5. The transmitting apparatus of claim 4, wherein the signal converter includes an envelope signal converter configured to quantize the envelop signal to k-bits.

6. The transmitting apparatus of claim 1, further comprising:

a direct current (DC)/DC converter configured to output a DC voltage that is changed according to a voltage control signal received from the controller; and

a switch activated by the envelope signal configured to provide the DC voltage value to a bias terminal of the amplifier.

7. A method of transmitting a signal in a wireless communication apparatus, comprising:

deciding an output mode by receiving power control information of a baseband signal;

outputting a phase signal by receiving the baseband signal and outputting an envelope signal when the output mode signal indicates a first output mode;

up-converting the phase signal; and

combining the envelope signal with the up-converted phase signal and amplifying the combined signal in the first output mode.

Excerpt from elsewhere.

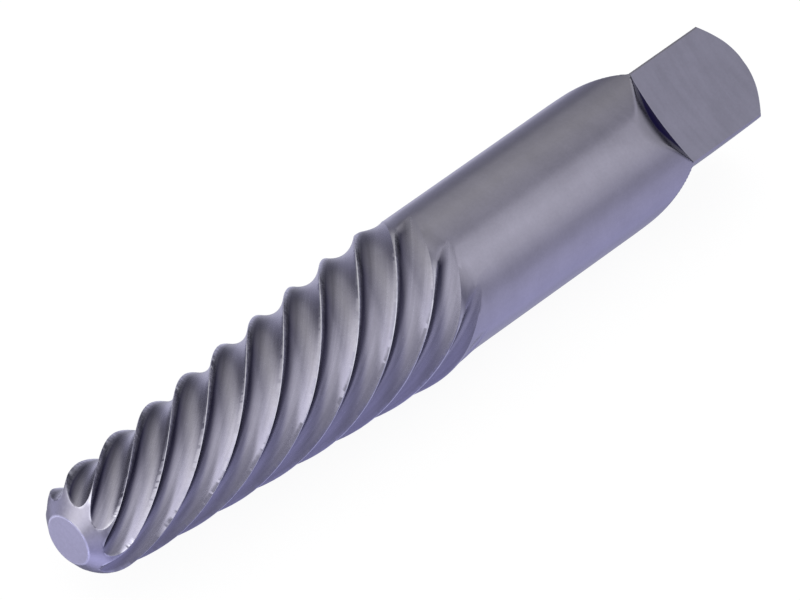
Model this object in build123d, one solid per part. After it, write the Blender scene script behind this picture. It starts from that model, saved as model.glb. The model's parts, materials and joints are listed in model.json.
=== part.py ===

8. The method of claim 7, further comprising:

amplifying the up-converted phase signal using a knee voltage as a bias voltage when the output mode signal indicates a second output mode.

9. The method of claim 7, wherein said deciding an output mode includes:

comparing the received power control information with a predetermined threshold value and outputting mode deification information for identifying the first output mode and the second output mode; and

outputting the output mode signal by receiving the mode identification information.

10. The method of claim 7, wherein said outputting a phase signal includes:

generating the phase signal and the envelope signal using the received baseband signal; and

modulating a pulse width of the envelop signal.

11. The method of claim 10, further comprising:

quantizing the envelop signal into k bits.

12. The method of claim 7, further comprising:

receiving the power control information and outputting a voltage control signal;

outputting a DC voltage value that is changed according to the voltage control signal; and

being activated by the envelope signal and providing the DC voltage value to a bias terminal of an amplifier.